RECORDS TO USE:
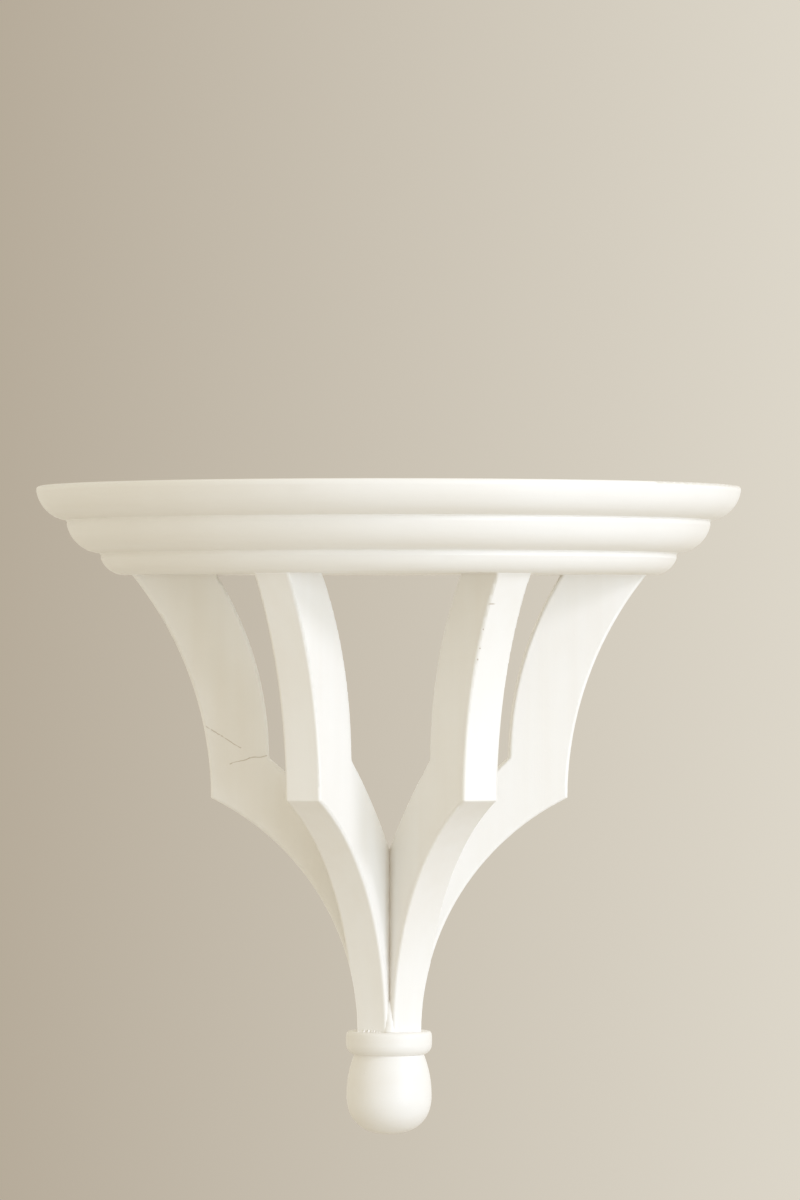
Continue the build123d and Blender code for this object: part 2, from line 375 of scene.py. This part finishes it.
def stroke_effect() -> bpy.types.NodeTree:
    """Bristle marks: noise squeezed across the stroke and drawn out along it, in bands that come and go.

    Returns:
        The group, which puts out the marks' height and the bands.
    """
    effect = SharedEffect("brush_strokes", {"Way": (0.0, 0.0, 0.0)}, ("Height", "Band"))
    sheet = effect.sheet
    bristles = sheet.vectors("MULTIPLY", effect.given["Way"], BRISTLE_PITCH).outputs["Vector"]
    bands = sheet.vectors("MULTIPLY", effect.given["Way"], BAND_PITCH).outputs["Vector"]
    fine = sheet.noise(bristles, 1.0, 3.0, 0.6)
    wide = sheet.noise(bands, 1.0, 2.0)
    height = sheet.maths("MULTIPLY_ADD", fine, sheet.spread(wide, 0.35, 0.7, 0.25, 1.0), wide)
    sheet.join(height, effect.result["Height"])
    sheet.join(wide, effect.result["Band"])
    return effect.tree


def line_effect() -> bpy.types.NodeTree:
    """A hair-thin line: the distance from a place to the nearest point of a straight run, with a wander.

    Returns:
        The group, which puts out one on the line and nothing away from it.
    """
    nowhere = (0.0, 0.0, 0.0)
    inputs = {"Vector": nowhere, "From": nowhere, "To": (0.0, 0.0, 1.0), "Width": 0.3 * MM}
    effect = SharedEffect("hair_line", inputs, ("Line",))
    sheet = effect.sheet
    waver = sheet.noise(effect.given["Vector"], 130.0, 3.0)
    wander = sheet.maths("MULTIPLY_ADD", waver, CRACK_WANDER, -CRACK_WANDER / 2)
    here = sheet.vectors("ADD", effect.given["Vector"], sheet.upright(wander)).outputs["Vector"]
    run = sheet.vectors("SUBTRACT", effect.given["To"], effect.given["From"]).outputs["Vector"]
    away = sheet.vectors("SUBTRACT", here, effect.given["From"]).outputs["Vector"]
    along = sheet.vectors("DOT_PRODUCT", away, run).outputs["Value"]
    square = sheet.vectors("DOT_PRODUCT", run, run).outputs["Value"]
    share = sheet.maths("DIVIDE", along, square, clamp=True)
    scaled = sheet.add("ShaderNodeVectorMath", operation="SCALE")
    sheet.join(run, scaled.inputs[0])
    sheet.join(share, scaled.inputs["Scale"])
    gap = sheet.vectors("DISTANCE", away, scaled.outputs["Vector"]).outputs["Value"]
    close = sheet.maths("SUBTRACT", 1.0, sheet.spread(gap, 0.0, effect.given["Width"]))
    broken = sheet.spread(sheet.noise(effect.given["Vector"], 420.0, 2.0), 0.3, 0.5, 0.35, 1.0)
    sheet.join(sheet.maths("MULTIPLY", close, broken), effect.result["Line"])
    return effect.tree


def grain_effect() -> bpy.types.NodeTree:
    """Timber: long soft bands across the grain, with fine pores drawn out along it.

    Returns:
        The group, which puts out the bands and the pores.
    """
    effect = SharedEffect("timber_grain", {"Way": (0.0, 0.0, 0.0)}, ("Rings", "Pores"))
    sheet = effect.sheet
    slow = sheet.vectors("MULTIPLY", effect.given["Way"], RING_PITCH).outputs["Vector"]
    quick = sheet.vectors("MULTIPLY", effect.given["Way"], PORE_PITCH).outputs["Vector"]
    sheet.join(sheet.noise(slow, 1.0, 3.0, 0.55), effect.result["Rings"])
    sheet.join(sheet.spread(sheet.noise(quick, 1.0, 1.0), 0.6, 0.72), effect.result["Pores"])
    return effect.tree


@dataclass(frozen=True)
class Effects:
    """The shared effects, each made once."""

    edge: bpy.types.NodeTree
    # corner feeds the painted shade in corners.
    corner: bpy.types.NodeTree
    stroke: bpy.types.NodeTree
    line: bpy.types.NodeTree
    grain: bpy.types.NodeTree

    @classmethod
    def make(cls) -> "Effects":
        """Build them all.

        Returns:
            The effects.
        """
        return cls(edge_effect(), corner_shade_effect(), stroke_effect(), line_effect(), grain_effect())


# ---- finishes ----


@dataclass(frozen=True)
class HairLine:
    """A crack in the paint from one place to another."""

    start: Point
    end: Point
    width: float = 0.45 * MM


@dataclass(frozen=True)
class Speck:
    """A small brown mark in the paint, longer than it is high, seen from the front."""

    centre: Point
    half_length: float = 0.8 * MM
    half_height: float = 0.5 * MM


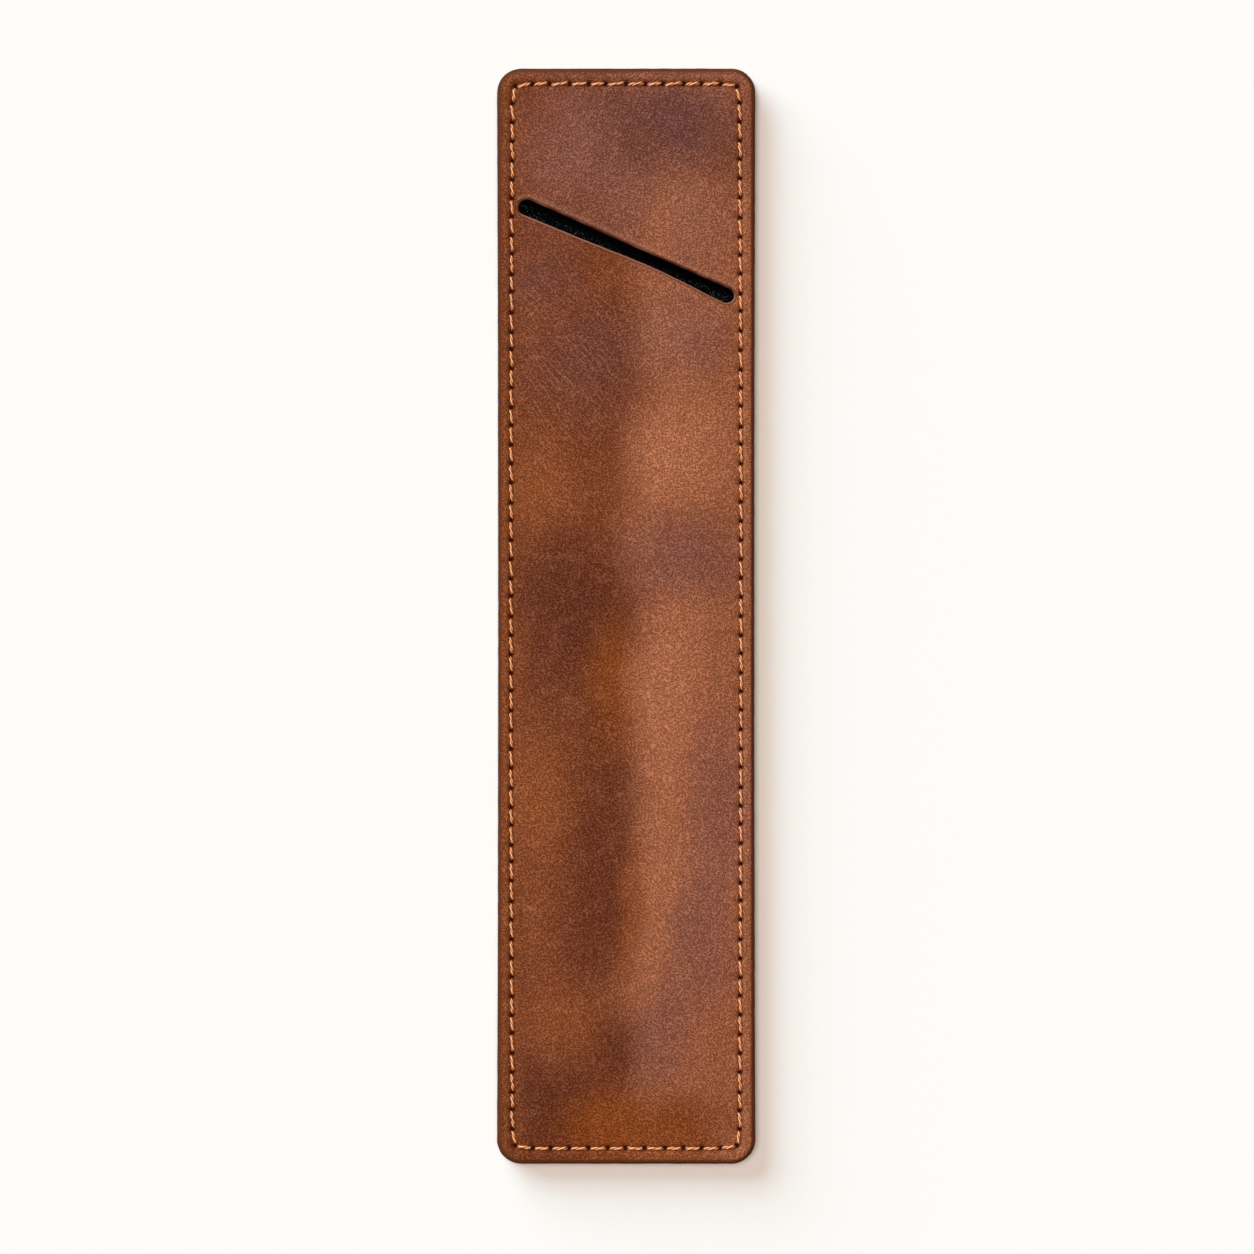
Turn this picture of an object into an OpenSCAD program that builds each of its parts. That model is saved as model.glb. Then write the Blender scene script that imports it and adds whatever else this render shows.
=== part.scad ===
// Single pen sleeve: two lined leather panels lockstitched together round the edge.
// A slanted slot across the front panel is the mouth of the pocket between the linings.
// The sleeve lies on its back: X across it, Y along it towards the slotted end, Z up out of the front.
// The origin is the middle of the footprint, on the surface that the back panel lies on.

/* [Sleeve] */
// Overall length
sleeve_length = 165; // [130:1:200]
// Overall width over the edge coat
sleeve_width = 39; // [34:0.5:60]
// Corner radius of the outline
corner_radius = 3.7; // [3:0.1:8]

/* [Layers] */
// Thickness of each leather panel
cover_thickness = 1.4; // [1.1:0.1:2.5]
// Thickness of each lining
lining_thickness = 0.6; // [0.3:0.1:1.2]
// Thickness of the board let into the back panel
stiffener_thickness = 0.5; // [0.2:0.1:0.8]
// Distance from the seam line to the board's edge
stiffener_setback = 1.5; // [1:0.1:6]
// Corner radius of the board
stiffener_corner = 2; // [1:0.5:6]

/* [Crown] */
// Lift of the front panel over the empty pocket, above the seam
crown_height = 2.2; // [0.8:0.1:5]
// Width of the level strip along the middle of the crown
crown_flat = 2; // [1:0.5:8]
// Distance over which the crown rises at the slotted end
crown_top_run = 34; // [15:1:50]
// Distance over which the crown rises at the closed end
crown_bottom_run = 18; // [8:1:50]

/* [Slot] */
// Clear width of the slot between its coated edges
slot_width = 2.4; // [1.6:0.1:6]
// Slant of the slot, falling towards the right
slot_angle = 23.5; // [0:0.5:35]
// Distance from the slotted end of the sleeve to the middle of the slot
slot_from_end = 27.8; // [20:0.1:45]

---

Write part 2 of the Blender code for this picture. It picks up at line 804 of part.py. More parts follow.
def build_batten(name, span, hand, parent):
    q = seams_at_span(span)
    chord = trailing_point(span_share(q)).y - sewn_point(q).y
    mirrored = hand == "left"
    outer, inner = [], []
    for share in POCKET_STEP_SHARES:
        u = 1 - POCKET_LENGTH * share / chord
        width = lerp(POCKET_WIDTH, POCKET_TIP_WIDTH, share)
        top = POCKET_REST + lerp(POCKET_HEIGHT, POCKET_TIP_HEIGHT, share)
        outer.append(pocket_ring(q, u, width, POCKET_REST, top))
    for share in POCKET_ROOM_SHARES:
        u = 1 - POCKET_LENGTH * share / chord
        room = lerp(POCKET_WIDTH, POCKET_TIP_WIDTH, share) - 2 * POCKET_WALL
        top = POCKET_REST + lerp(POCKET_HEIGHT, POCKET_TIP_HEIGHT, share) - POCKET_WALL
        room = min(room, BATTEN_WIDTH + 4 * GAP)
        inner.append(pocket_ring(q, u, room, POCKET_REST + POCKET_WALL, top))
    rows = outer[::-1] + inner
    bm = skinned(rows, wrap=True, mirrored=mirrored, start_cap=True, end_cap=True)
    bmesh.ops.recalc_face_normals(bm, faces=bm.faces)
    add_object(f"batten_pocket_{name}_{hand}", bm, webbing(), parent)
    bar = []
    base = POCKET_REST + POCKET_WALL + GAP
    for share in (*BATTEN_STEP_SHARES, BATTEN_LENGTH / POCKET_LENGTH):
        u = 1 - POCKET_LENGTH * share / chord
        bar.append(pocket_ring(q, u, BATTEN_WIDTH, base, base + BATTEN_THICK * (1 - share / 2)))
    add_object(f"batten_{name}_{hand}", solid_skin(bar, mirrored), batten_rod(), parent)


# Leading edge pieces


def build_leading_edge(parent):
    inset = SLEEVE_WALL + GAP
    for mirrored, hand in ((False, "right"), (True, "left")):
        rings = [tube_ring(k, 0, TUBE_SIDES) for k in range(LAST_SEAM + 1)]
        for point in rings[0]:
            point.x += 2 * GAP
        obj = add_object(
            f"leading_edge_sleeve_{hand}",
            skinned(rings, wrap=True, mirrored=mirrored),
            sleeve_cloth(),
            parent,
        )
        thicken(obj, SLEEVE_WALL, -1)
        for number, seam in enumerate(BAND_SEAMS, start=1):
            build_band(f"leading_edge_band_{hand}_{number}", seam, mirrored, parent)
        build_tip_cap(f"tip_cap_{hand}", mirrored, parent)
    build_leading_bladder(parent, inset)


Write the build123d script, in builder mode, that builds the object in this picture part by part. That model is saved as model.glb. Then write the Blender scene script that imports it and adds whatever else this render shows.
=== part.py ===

OBJECTIVE: The line containing "Continue the build123d" opens the part, and the line containing "come and go." closes it. Output that part exactly, with both, and only that.

RESPONSE TO THIS TASK:
Continue the build123d and Blender code for this object: part 2, from line 375 of scene.py. This part finishes it.
def stroke_effect() -> bpy.types.NodeTree:
    """Bristle marks: noise squeezed across the stroke and drawn out along it, in bands that come and go.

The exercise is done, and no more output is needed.